Mr. Sharpe appealed to the Fourth Circuit. It drew significant attention from civil liberties and press advocates. Seven amicus briefs were filed in support of his claims.  Here’s Sharpe’s opening brief:

Oral arguments were held last month, which involved a heated discussion between one of the federal judges on the panel and the lawyer representing Mr. Sharpe. During the oral arguments, the federal judge seemed highly concerned about the rights of police officers, as opposed to the rights of an innocent citizen being detained as a passenger in a traffic stop. Listen for yourself

Here’s the full raw footage, which was linked in the court record (Facebook video link).

The Fourth Amendment grants no rights to officers. “The right of the PEOPLE to be secure in their persons, houses, papers, and effects, against unreasonable searches and seizures, shall not be violated …” Its purpose is to guarantee individual rights against the power of the government. 

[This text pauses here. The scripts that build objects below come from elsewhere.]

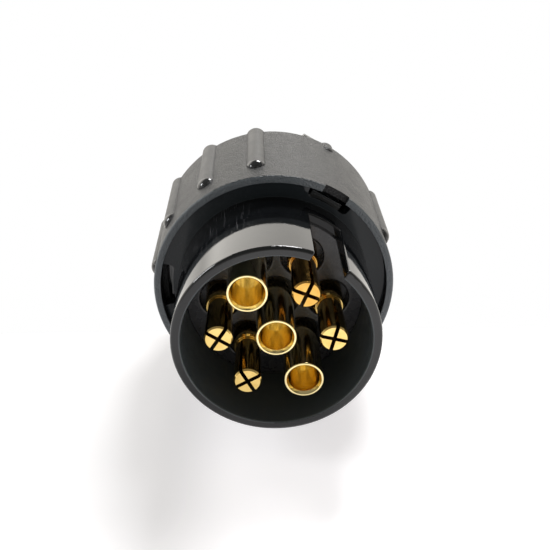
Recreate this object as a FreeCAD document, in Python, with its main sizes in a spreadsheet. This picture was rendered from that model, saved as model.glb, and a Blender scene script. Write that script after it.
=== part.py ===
import FreeCAD, Part
import math
import os
import re
import Sketcher

# Trailer wiring adapter: a seven-pole plug nose in front, a ribbed grip collar around the
# middle, and a thirteen-pole socket under a sprung lid behind.
#
# Frame: the connector's axis is Y, the rim of the nose is the plane y = 0, the nose faces -Y
# and the socket +Y. Every piece is modelled with the key slot straight up (+Z) and then rolled
# about the axis by key_roll, which is how the adapter lies on its grip ribs.
# Angles around the axis are counted from the key slot towards +X.

os.makedirs("parts", exist_ok=True)
doc = FreeCAD.newDocument("trailer_adapter")

# ---------------------------------------------------------------- driving dimensions (mm, deg)

DIMENSIONS = {
    "key_roll": 30.5,
    # clearances between fitted pieces
    "slip": 0.02,
    "loose": 0.05,
    # plug nose: shroud, key slot, flange, skirt
    "nose_radius": 20.0,
    "nose_bore": 18.1,
    "rim_round": 0.7,
    "key_slot_width": 7.2,
    "key_slot_end": 17.9,
    "slot_edge": 0.3,
    "flange_face": 23.9,
    "flange_back": 26.9,
    "flange_radius": 23.7,
    "skirt_bore": 18.4,
    "skirt_end": 44.95,
    # the three snap windows in the flange and the snap arms behind them
    "window_inner": 21.25,
    "window_half_angle": 12.0,
    "window_corner": 0.9,
    "arm_inner": 20.5,
    "arm_outer": 21.8,
    "arm_root": 26.2,
    "arm_width": 7.0,
    "barb_face": 29.05,
    "barb_radius": 23.0,
    "arm_end": 31.6,
    # contact carrier, terminal plate and retaining ring inside the nose
    "carrier_face": 17.6,
    "carrier_radius": 18.35,
    "carrier_back": 25.5,
    "contact_ring": 11.0,
    "pocket_floor": 21.0,
    "pin_pocket": 4.2,
    "sleeve_pocket": 4.9,
    "pocket_edge": 0.45,
    "plate_front": 25.55,
    "plate_back": 28.3,
    "retainer_front": 28.35,
    "retainer_back": 31.0,
    "retainer_bore": 16.6,
    # split male pins
    "pin_tip": 1.6,
    "pin_tip_radius": 2.75,
    "pin_tip_edge": 0.3,
    "pin_root_radius": 2.5,
    "pin_shoulder": 14.0,
    "pin_shoulder_radius": 3.1,
    "pin_slot_tip": 0.76,
    "pin_slot_root": 0.5,
    "pin_slot_end": 13.0,
    # sleeve contacts
    "sleeve_tip": 2.0,
    "sleeve_radius": 3.88,
    "sleeve_mouth": 3.45,
    "sleeve_throat": 3.05,
    "sleeve_throat_depth": 2.65,
    "sleeve_bore": 2.55,
    "sleeve_funnel_end": 9.0,
    "sleeve_bore_end": 20.0,
    # what pins and sleeves share behind the carrier
    "stop_front": 24.0,
    "pin_stop_radius": 3.6,
    "sleeve_stop_radius": 4.4,
    "tail_radius": 2.2,
    "tail_end": 32.0,
    "cup_radius": 0.95,
    "cup_floor": 28.6,
    # grip collar
    "collar_lip": 21.9,
    "collar_back": 50.2,
    "lip_radius": 25.2,
    "back_radius": 25.45,
    "lip_bore": 23.75,
    "ledge_front": 26.95,
    "ledge_back": 29.0,
    "ledge_bore": 22.7,
    "cavity_radius": 23.4,
    "cavity_back": 48.4,
    "rear_bore": 20.55,
    "collar_edge": 0.45,
    "rib_radius": 2.2,
    "rib_circle": 24.2,
    "rib_front": 28.9,
    "rib_places": 14.0,
    "notch_width": 5.6,
    "notch_depth": 0.9,
    "nub_radius": 2.0,
    "nub_circle": 23.9,
    "nub_front": 47.6,
    # lid hinge, opposite the key slot
    "hinge_depth": 52.3,
    "hinge_offset": 24.6,
    "hinge_pin_radius": 1.0,
    "ear_hole_radius": 1.01,
    "ear_radius": 2.4,
    "bracket_plate": 1.2,
    "ear_gap": 8.4,
    "ear_span": 11.6,
    # socket barrel behind the collar
    "gasket_front": 44.97,
    "gasket_back": 45.48,
    "barrel_front": 45.5,
    "barrel_flange": 23.3,
    "barrel_flange_back": 48.35,
    "barrel_radius": 20.5,
    "barrel_bore": 18.3,
    "barrel_end": 61.0,
    "seat_back": 49.0,
    "step_back": 51.0,
    "step_bore": 15.6,
    "lug_radius": 1.7,
    "lug_depth": 57.6,
    "lug_circle": 22.3,
    # thirteen-pole insert
    "insert_front": 46.0,
    "insert_flange": 18.25,
    "insert_radius": 15.2,
    "insert_face": 59.5,
    "outer_ring": 10.9,
    "inner_ring": 4.9,
    "cavity_bore": 1.9,
    "blank_floor": 52.0,
    "keyway_width": 3.2,
    "keyway_floor": 13.8,
    "back_plate_front": 44.0,
    "back_plate_back": 45.95,
    "back_plate_radius": 18.2,
    # rear contacts
    "contact_mouth": 59.0,
    "contact_radius": 1.85,
    "contact_bore": 1.26,
    "contact_bore_end": 49.0,
    "contact_stop": 2.2,
    "contact_stop_front": 46.05,
    "contact_stop_back": 47.55,
    "contact_tail": 1.3,
    "contact_tail_end": 41.5,
    "contact_cup": 0.8,
    "contact_cup_floor": 44.5,
    "contact_slit": 0.4,
    "link_front": 42.6,
    "link_back": 43.4,
    "link_width": 4.2,
    # screws that hold the insert in the barrel
    "screw_ring": 16.95,
    "screw_radius": 0.8,
    "screw_hole": 0.9,
    "screw_head": 1.3,
    "screw_head_front": 42.9,
    "screw_tip": 50.6,
    "screw_recess": 0.5,
    # wires
    "wire_radius": 1.0,
    "strand_radius": 0.65,
    "strand_root": 0.2,
    "insulation_gap": 0.3,
    # sprung lid
    "lid_front": 61.4,
    "lid_back": 63.6,
    "lid_radius": 20.9,
    "lid_recess": 17.2,
    "lid_recess_floor": 62.9,
    "lid_web": 1.4,
    "lid_hub": 5.0,
    "lid_arm_reach": 22.4,
    "lid_tab": 22.0,
    "lid_tab_width": 9.0,
    "groove_inner": 17.8,
    "groove_outer": 20.4,
    "groove_floor": 61.9,
    "lid_gasket_front": 61.03,
    "lid_gasket_back": 61.88,
    "knuckle_radius": 2.0,
    "knuckle_hole": 1.03,
    "knuckle_gap": 4.8,
    "knuckle_span": 8.2,
    "spring_coil": 1.7,
    "spring_wire": 0.3,
    "spring_turns": 5.25,
    "fixed_leg": 2.2,
    "moving_leg": 5.4,
    "spring_well_end": 55.5,
    "leg_slot_end": 58.5,
}

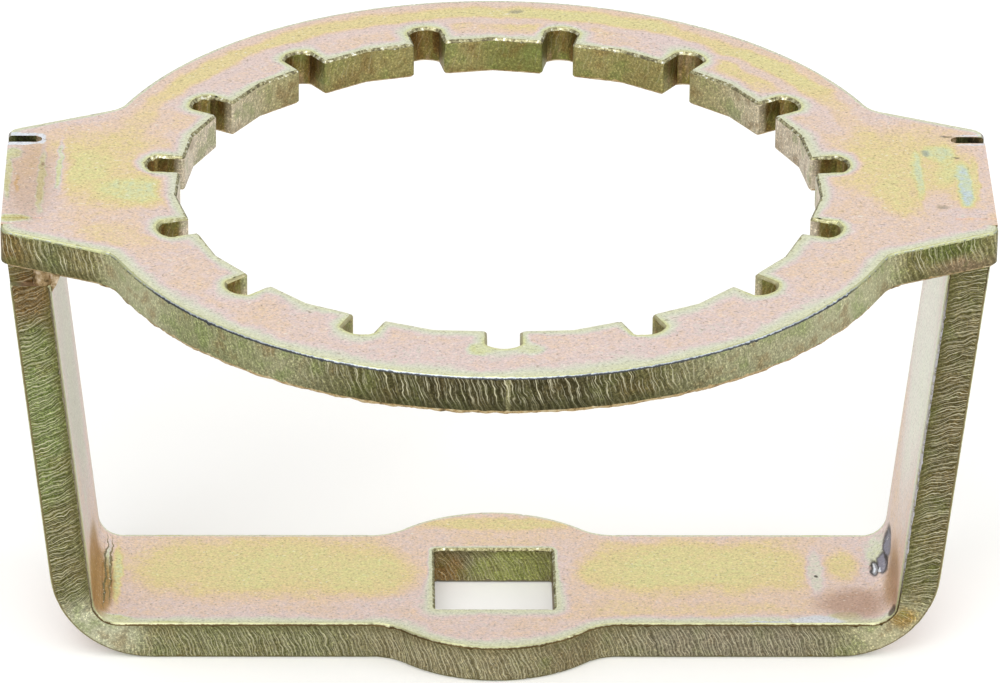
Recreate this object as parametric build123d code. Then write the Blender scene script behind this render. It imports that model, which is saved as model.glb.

This flies in the face of actual Fourth Amendment law. They are using amorphous and general concerns over “officer safety” that are not particular to the individual they are seeking to restrict. In other words, the officers here, and those advocating for them to do so, want the officers to have the power to stop livestreaming, based only on obscure general concerns over officer safety. Theoretically, if some bad guy was watching the livestream he could find the location while the stop is in progress and theoretically harm the officers or cause some other safety issue. 

They’re not saying that this particular individual should not livestream under these circumstances, because that person is a particular safety threat and those facts can be demonstrated in court or to a judge. They’re using blanket reasons.  Again, that flies in the face of existing Fourth Amendment law, which requires particularity to the individual for things like frisks and searches. Blanket reasons never go well with constitutional law. Usually we’re told that law enforcement actions were justified based on the “totality of the circumstances.” Well now, because they hate video footage, we no longer look at the totality of the circumstances, but rather, at the vague concept that police officers are afraid of absolutely everything and everyone. 

The fact is, freedom is scary. They need to deal with it, or get another job. We cannot and must not appease that fear.